CRIMINAL LAW – appeal from Magistrates Court – non-conviction order: s 17 Crimes (Sentencing) Act 2005 (ACT) – whether error by Magistrate in failing to state basis upon which order made – incumbent upon Court applying s 17 to make clear what matters taken into account

Crimes (Sentencing) Act 2005 (ACT), s 17
Magistrates Court Act 1930 (ACT), ss 219B, 219F(8)

EX TEMPORE JUDGMENT

ON APPEAL FROM THE MAGISTRATES COURT OF THE AUSTRALIAN CAPITAL TERRITORY

No. SCA 38 of 2013

Judge:             Burns J            
Supreme Court of the ACT

Date:              30 October 2013        


IN THE SUPREME COURT OF THE     )
  )          No. SCA 38 of 2013
AUSTRALIAN CAPITAL TERRITORY           )          

ON APPEAL FROM THE MAGISTRATES COURT OF THE AUSTRALIAN CAPITAL TERRITORY

ANDREW MCKELLAR
Appellant

v        

CAMERON WOOLCOCK

Respondent

ORDER

Judge:  Burns J
Date:  30 October 2013
Place:  Canberra

THE COURT ORDERS THAT:

  1. The orders made by the Magistrate on 28 May this year are set aside. 

  2. The matter is remitted to the ACT Magistrates Court for the respondent to be resentenced according to law.

  3. The appellant is to pay the respondent’s costs of and incidental to the appeal.

  1. This is an appeal brought by the informant in proceedings in the Magistrates Court with respect to the disposition of those proceedings by a Magistrate.

  2. On 28 May this year, the Magistrate made an order, pursuant to s 17 of the Crimes (Sentencing) Act 2005 (ACT), effectively making a non-conviction order with respect to the proceedings that were then before the Magistrate and placing the respondent on a good behaviour order for a period of two years.

  3. I will digress for a moment to give a short description of the proceedings that were then before the Magistrates Court.  On 19 April 2013, it is alleged that the respondent as a repeat offender drove whilst disqualified.  On that date, he was apparently observed by police to be driving a motor vehicle, the vehicle was stopped and inquiries were made by the police as to his identity and the respondent is alleged to have produced an ACT driver’s licence.  The police were satisfied that the person depicted on the licence was the respondent.

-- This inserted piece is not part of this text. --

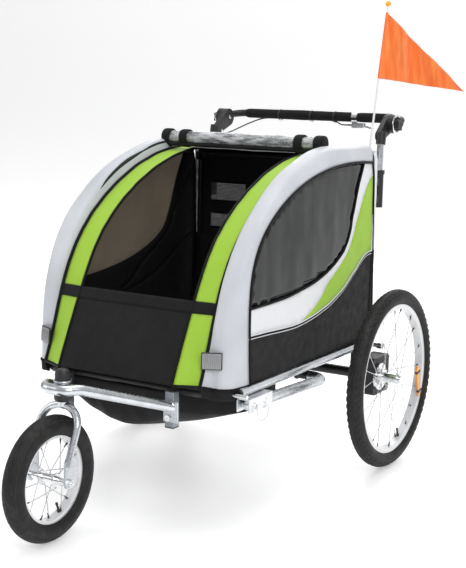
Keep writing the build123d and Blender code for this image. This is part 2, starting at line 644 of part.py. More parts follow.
with BuildPart() as flag_pole:
    add(rod(POLE_FOOT, POLE_TOP, POLE))
    with Locations(POLE_TOP + Vector(0, AXLE_Y, 4)):
        Sphere(8)
save(flag_pole, "flag_pole")

with BuildPart() as flag:
    fly = FLAG_TIP - HOIST_LOW
    hoist = HOIST_HIGH - HOIST_LOW
    fly_side = fly.normalized()
    up = fly.cross(hoist).normalized().cross(fly_side)
    top = (hoist.dot(fly_side), hoist.dot(up))
    cloth = Plane(origin=HOIST_LOW + Vector(0, AXLE_Y, 0), x_dir=fly_side, z_dir=fly.cross(hoist))
    with BuildSketch(cloth):
        Polygon((4, 0), (fly.length, 0), (top[0] + 4, top[1]), align=None)
    extrude(amount=0.75, both=True)
save(flag, "flag")

# ---------------------------------------------------------------- cover

with BuildPart() as front_panel:
    add(strip(PROFILE[:2], None, 0, CLOTH, 0.5 - STRIPE_IN, STRIPE_IN - 0.5))
save(front_panel, "front_panel")

with BuildPart() as green_stripes:
    add(strip(PROFILE, PROFILE_BEND, 0, CLOTH, STRIPE_IN, STRIPE_OUT))
    mirror(about=Plane.YZ)
save(green_stripes, "green_stripes")

# The silver bands stand on the hoops
with BuildPart() as silver_bands:
    add(strip(HOOP_LINE[:-1], HOOP_BENDS[:-1], TUBE + 0.6, CLOTH, BAND_IN, SIDE_X - 3.5))
    mirror(about=Plane.YZ)
save(silver_bands, "silver_bands")

with BuildPart() as roof_panel:
    add(block((0.5 - STRIPE_IN, -170, 866), (STRIPE_IN - 0.5, 50, 868.5)))
save(roof_panel, "roof_panel")

PANEL_LOW = 339.0
SEAM_LINE = [(-589, PANEL_LOW), (-609, 620), (-470, 765), (-250, 850), (70, 850)]
WINDOW = [(-590, 528), (-347, 549), (-149, 637), (-69, 705), (0, 832), (-245, 836), (-462, 752), (-588, 625)]


def side_outline():
    """The outline of a side panel, with its top along the seam over the hoop."""
    with BuildLine() as outline:
        FilletPolyline(*SEAM_LINE, radius=[120, 300, 300])
        Polyline(SEAM_LINE[-1], (93, PANEL_LOW), SEAM_LINE[0])
    return outline.wires()[0]


def window_outline(inset):
    """The rounded outline of a side window."""
    with BuildSketch() as outline:
        Polygon(*WINDOW, align=None)
        fillet(outline.vertices(), radius=18)
        if inset:
            offset(amount=-inset)
    return outline.sketch


for name, sign in SIDES.items():
    low = SIDE_X - 3 if sign > 0 else -SIDE_X
    with BuildPart() as side_panel:
        with BuildSketch(SIDE.offset(low)):
            make_face(side_outline().edges())
            add(window_outline(0), mode=Mode.SUBTRACT)
        extrude(amount=3)
    save(side_panel, f"side_panel_{name}")

with BuildPart() as windows:
    with BuildSketch(SIDE.offset(SIDE_X - 2)):
        add(window_outline(0.3))
    extrude(amount=1)
    mirror(about=Plane.YZ)
save(windows, "windows")

REAR_Y = 60.0
VENTS = [(172, 728, 126, 57), (172, 641, 126, 43)]

# The rear panel, with a mesh screen set in each of its vents
with BuildPart() as rear_panel:
    with BuildSketch(FRONT.offset(-REAR_Y)):
        with Locations((0, 600)):
            Rectangle(2 * 262, 516)
        for x, z, width, height in VENTS:
            with Locations((x, z), (-x, z)):
                Rectangle(width, height, mode=Mode.SUBTRACT)
    extrude(amount=-CLOTH)
    with BuildSketch(FRONT.offset(-REAR_Y - 0.5)):
        for x, z, width, height in VENTS:
            with Locations((x, z), (-x, z)):
                Rectangle(width - 0.6, height - 0.6)
    extrude(amount=-1)
save(rear_panel, "rear_panel")

with BuildPart() as front_reflectors:
    add(strip([(-678.8, 383), (-675.2, 426)], None, 0, 5, 240, 284))
    mirror(about=Plane.YZ)
save(front_reflectors, "front_reflectors")

with BuildPart() as rolled_cover:
    add(rod((-232, -150, 897), (232, -150, 897), 20))
save(rolled_cover, "rolled_cover")

with BuildPart() as roll_straps:
    for x in (-185, 185):
        add(rod((x - 13, -150, 897), (x + 13, -150, 897), 22, 20.2))
save(roll_straps, "roll_straps")

# ---------------------------------------------------------------- inside

TUB_SIDE = [(-704, 312), (-704, 246), (-690, 220), (-650, 206), (-430, 200), (-411, 214), (-411, 312)]
TUB_PLAN = [(150, -704), (270, -560), (270, -411), (-270, -411), (-270, -560), (-150, -704)]
TUB_FRONT = [(50, 200), (140, 222), (220, 238), (270, 262), (270, 312)]

# The sunken footwell, with the flat floor under the seat as a second solid
with BuildPart() as footwell:
    with BuildSketch(SIDE.offset(-270)):
        Polygon(*TUB_SIDE, align=None)
    extrude(amount=540)
    with BuildSketch(GROUND):
        Polygon(*TUB_PLAN, align=None)
    extrude(amount=400, mode=Mode.INTERSECT)
    with BuildSketch(FRONT.offset(720)):
        Polygon(*TUB_FRONT, *[(-x, z) for x, z in reversed(TUB_FRONT)], align=None)
    extrude(amount=-320, mode=Mode.INTERSECT)
    tops = footwell.faces().sort_by(Axis.Z)[-1]
    offset(amount=-2.5, openings=tops)
    add(block((-288, SEAT_TUBE_Y + 12, 321), (288, RAIL_REAR - 2, 324)))
save(footwell, "footwell")

SEAT_LINE = [(-17, 600), (-48, 398), (-330, 440)]
SEAT_X = 230.0

# The padded sling seat, with four harness straps down its back
with BuildPart() as seat:
    add(strip(list(reversed(SEAT_LINE)), 45, 0, 12, -SEAT_X, SEAT_X))
    for x in (-165, -65, 65, 165):
        add(strip([(-40, 452), SEAT_LINE[0]], None, 13, 2, x - 12, x + 12))
save(seat, "seat")
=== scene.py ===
"""The looks of a two-child bicycle trailer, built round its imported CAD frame.

Metres, +Z up, front towards -Y.
"""

import math

import bmesh
import bpy
from mathutils import Matrix, Vector, noise
from mathutils.geometry import delaunay_2d_cdt


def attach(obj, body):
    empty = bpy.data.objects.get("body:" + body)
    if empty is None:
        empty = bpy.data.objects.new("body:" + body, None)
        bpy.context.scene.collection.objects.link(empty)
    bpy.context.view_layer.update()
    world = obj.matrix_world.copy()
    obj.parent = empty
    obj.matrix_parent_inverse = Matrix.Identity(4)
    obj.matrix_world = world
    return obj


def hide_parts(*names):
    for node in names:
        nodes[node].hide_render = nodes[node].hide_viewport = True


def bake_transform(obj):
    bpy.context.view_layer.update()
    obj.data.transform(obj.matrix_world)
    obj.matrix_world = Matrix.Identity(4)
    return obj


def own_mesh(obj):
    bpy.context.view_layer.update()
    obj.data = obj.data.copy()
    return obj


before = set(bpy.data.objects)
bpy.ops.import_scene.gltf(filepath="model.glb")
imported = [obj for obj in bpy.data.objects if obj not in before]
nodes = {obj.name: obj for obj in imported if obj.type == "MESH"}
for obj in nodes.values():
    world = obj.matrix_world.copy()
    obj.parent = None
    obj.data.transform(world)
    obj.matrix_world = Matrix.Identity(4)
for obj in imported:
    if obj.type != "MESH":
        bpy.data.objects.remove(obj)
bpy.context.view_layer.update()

AXLE_Y = 0.3555  # rear axle; lengths along Y below are counted from it
SIDES = {"left": 1, "right": -1}
CABIN = Vector((0, AXLE_Y - 0.25, 0.55))  # a point inside the cover


def at(x, y, z):
    """A point whose Y is counted from the rear axle."""
    return Vector((x, y + AXLE_Y, z))


def smooth_step(value, low, high):
    """0 below low, 1 above high, and smooth in between."""
    t = min(1.0, max(0.0, (value - low) / (high - low)))
    return t * t * (3 - 2 * t)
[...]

  4. A check of police indices subsequently revealed that the respondent was a disqualified driver.  There appears to be no dispute that on 4 September 2012 the respondent appeared before the same Magistrate in the Magistrates Court on a charge of driving whilst his licence was suspended. 

  5. On that occasion, the Magistrate convicted him and fined him $100 and disqualified him from holding or obtaining a licence for a period of 12 months.  That period of 12 months apparently commenced on 4 September 2012 and therefore would have expired on 3 September this year.

  6. As such, prima facie, at the time that the respondent was driving on 19 April 2013 he was a disqualified driver.

  7. The respondent first appeared in the Magistrates Court in May this year at which time the matter was adjourned until 28 May.  On 28 May, the respondent who was self-represented in the proceedings in the Magistrates Court entered a plea of guilty.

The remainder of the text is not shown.